Lawyer: Did you read it?
Crane: Well, my people did.
Lawyer: Any cable industry experts among your people?
No matter what Crane answers at that point, it's bad. If he says yes, then his "people" were incompetent. If he says no, then he's incompetent. Jim Crane is a lot of things but incompetent is not one of them. Either way, that little exchange will strike at the heart of the burden of proof for fraud. I'd expect Crane will have a better answer than I'm imagining, or he'll avoid that scenario at all costs.
Another thing that I see happening is that Comcast Sports Network is going out of business, and soon. Crane has already said publicly that the network is in need of a major cash infusion from the partners, and the network is in bankruptcy already. Given the amount of money the network owes the Astros, liquidation is the only option, assuming the rights fee issue is as central to the business model as this lawsuit claims. I don't see how a business can emerge from bankruptcy as a viable entity without a central revenue source. That means either the Astros go into 2014 with no local TV, or they get Fox Sports Southwest to pick up the games again. I'm guessing the latter.

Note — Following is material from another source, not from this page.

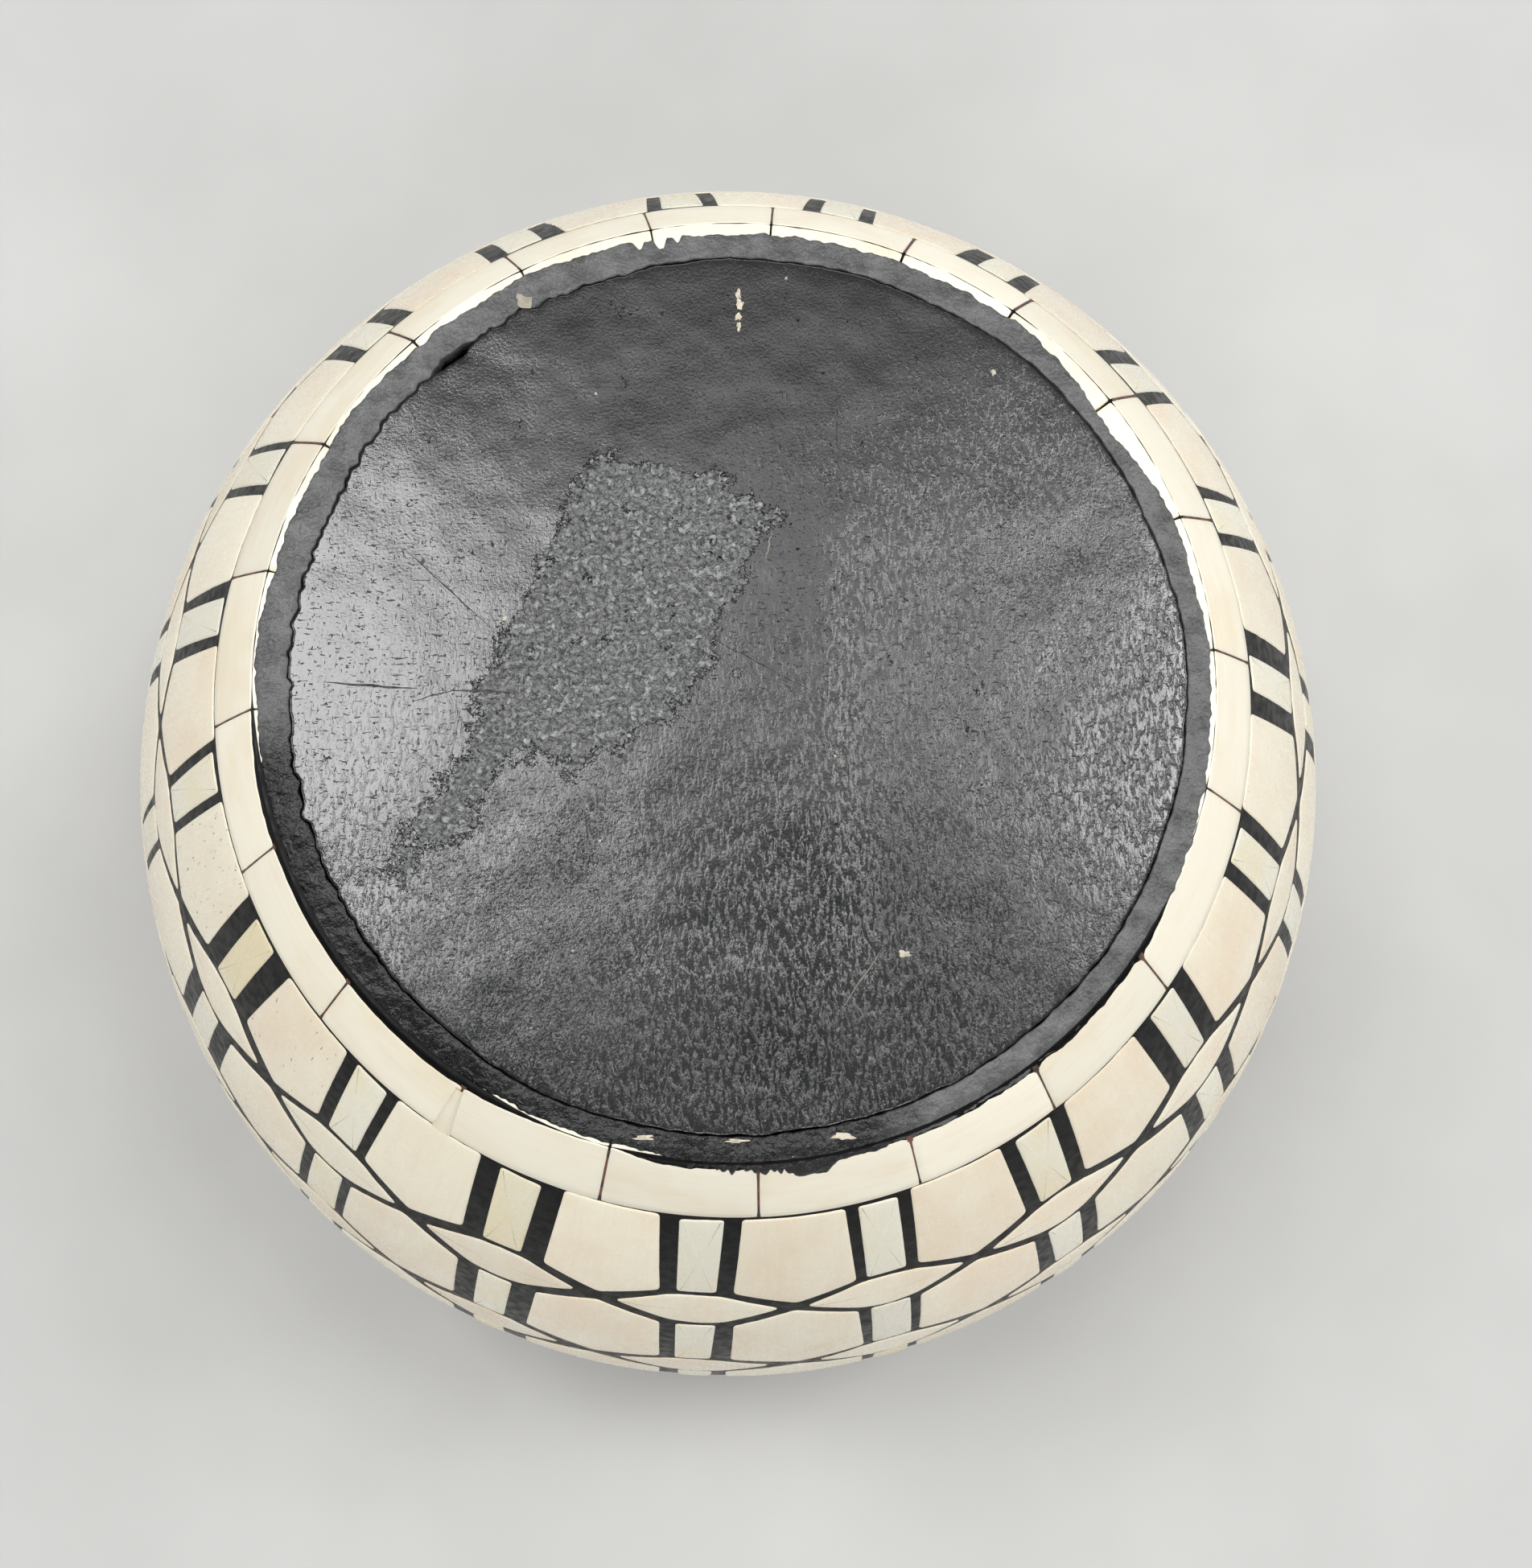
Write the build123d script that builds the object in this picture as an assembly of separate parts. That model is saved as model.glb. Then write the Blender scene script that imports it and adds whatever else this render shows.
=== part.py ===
"""Go stone bowl: a squat turned wooden bowl inlaid with bone, modelled standing on its mouth.

Frame: millimetres, +Z up, origin at the centre of the mouth plane, so that the flat base is on top.
Angles run anticlockwise from +X, seen from above the base.
"""
from build123d import *
import math
import os

os.makedirs("parts", exist_ok=True)

# ---- driving dimensions -------------------------------------------------------------------------
HEIGHT = 100.0              # mouth plane to base plane
JOINT_RADIUS = 50.0         # circle where the base band meets the first row of tiles
JOINT_Z = 93.6              # height of that circle
JOINT_LEAN = 37.0           # how far the outward normal is tipped up there, degrees
SHOULDER_RADIUS = 115.0     # arc of the wall from the base edge down the shoulder
SHOULDER_RUN = 45.25        # length of that arc, from the joint circle down
BELLY_RADIUS = 52.0         # arc of the wall from there round the belly to the mouth
SKIN = 1.5                  # thickness of the bone and of the filler between it

MOUTH_RADIUS = 45.0         # hollow at the mouth plane
HOLLOW_BELLY = (62.5, 41.0)      # widest point of the hollow: radius, height
HOLLOW_SHOULDER = (53.0, 75.0)   # where the hollow turns in towards its floor
HOLLOW_CORNER = (48.0, 83.5)     # on the curve into the floor
HOLLOW_FLOOR = (38.0, 88.0)      # where the flat floor of the hollow begins

DISC_RADIUS = 41.4          # flat disc let into the base
DISC_JOINT = 0.4            # open joint round it
DISC_THICKNESS = 3.0

BAND_JOINT = 0.25           # glue line between two band segments
BAND_GAP = 0.5              # filler between a band and the wide tiles
NARROW_WIDTH = 3.9          # narrow upright tiles
BAR = 1.8                   # black bar between a narrow and a wide tile
LINE = 0.9                  # black line between a tile and a diamond
SHOULDER_CUT = 3.3          # how far a wide tile's point stands beyond its shoulders
DIAMOND_HALF_WIDTH = 8.4
DIAMOND_HALF_HEIGHT = 3.7
NARROW_GAP = 0.7            # filler above and below a narrow tile
RIM_LIFT = 0.5              # the rim band stops this far above the mouth plane

# levels where the diamonds' tips meet, as arc length down the wall from the joint circle
NODES = [18.6, 40.0, 59.0, 77.3]
RIM_BAND_START = 95.9

# hand-cut tiles: centres of the wide ones, and joints of the base band, in degrees
WIDE_CENTRES = [12, 30, 49.5, 69, 87.5, 105.5, 125, 145, 163, 181,
                198.5, 219, 237, 257, 276, 294, 313, 333, 352]
BAND_JOINTS = [3, 20, 37, 53.5, 69, 86, 101, 118, 134, 151, 168,
               185, 201.5, 219.5, 237.5, 255.5, 272.5, 290, 306.5, 324.5, 346]

COLUMNS = len(WIDE_CENTRES)
PITCH = 2 * math.pi / COLUMNS


# ---- outline of the wall ------------------------------------------------------------------------
def on_circle(centre, radius, lean):
    return (centre[0] + radius * math.cos(lean), centre[1] + radius * math.sin(lean))


JOINT_ANGLE = math.radians(JOINT_LEAN)
BELLY_ANGLE = JOINT_ANGLE - SHOULDER_RUN / SHOULDER_RADIUS
SHOULDER_CENTRE = on_circle((JOINT_RADIUS, JOINT_Z), -SHOULDER_RADIUS, JOINT_ANGLE)
BELLY_START = on_circle(SHOULDER_CENTRE, SHOULDER_RADIUS, BELLY_ANGLE)
BELLY_CENTRE = on_circle(BELLY_START, -BELLY_RADIUS, BELLY_ANGLE)


def lean_at(run):
    """Tilt of the outward normal at an arc length down the wall from the joint circle."""
    if run < SHOULDER_RUN:
        return JOINT_ANGLE - run / SHOULDER_RADIUS
    return BELLY_ANGLE - (run - SHOULDER_RUN) / BELLY_RADIUS


def wall_point(run, depth=0.0):
    """Radius and height of the wall's surface, or of a layer at a depth below it."""
    if run < SHOULDER_RUN:
        return on_circle(SHOULDER_CENTRE, SHOULDER_RADIUS - depth, lean_at(run))
    return on_circle(BELLY_CENTRE, BELLY_RADIUS - depth, lean_at(run))


def run_at_height(z, depth=0.0):
    """Arc length at which the surface, or a layer below it, reaches a height."""
    if z > BELLY_START[1]:
        lean = math.asin((z - SHOULDER_CENTRE[1]) / (SHOULDER_RADIUS - depth))
        return (JOINT_ANGLE - lean) * SHOULDER_RADIUS
    lean = math.asin((z - BELLY_CENTRE[1]) / (BELLY_RADIUS - depth))
    return SHOULDER_RUN + (BELLY_ANGLE - lean) * BELLY_RADIUS


def wall_arcs(first, last, depth=0.0):
    """The outline between two arc lengths, in the XZ plane, as one or two arcs."""
    stops = [first, last]
    if first < SHOULDER_RUN < last:
        stops = [first, SHOULDER_RUN, last]
    arcs = []
    for start, end in zip(stops[:-1], stops[1:]):
        points = [wall_point(run, depth) for run in (start, (start + end) / 2, end)]
        arcs.append(ThreePointArc(*[(r, 0, z) for r, z in points]))
    return arcs


def chain(points):
    return Polyline(*[(r, 0, z) for r, z in points])


def section_face(edges):
    """Flat face inside a closed run of lines and arcs."""
    pieces = [edge for item in edges for edge in item.edges()]
    return Face(Wire.combine(pieces, tol=1e-5)[0])


def face_between(first_outer, last_outer, first_inner, last_inner, depth):
    """Section of a skin: outer arcs, inner arcs and the two short edges that close them."""
    outer = wall_arcs(first_outer, last_outer)
    inner = wall_arcs(first_inner, last_inner, depth)
    start = Line(outer[0] @ 0, inner[0] @ 0)
    end = Line(outer[-1] @ 1, inner[-1] @ 1)
    return section_face([*outer, end, *inner, start])


BASE_RUN = run_at_height(HEIGHT)
BASE_RUN_INNER = run_at_height(HEIGHT, SKIN)
RIM_RUN = run_at_height(RIM_LIFT)
RIM_RUN_INNER = run_at_height(RIM_LIFT, SKIN)
MOUTH_RUN_INNER = run_at_height(0.0, SKIN)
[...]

One final observation. In all of your endeavors, I would hope that you're told to always leave things better than when you first entered. From the stripping of the Major League club of top stars to reduce payroll for a potential sale to the now worthless television network, do you think Drayton McLane left the Astros better than when he entered, the same, or worse? Before you answer, consider the fact that Jeff Bagwell and Craig Biggio played for the team their whole career. Consider the pennant runs of 2004 and 2005. Then consider how one should run a business that is, in part, a public trust.
It's not an easy answer. I could have named this column "Beware McLanes Bearing Gifts", but it's hardly a gift when you spend $615 million and end up with squat. It darn sure would make me want to sue somebody.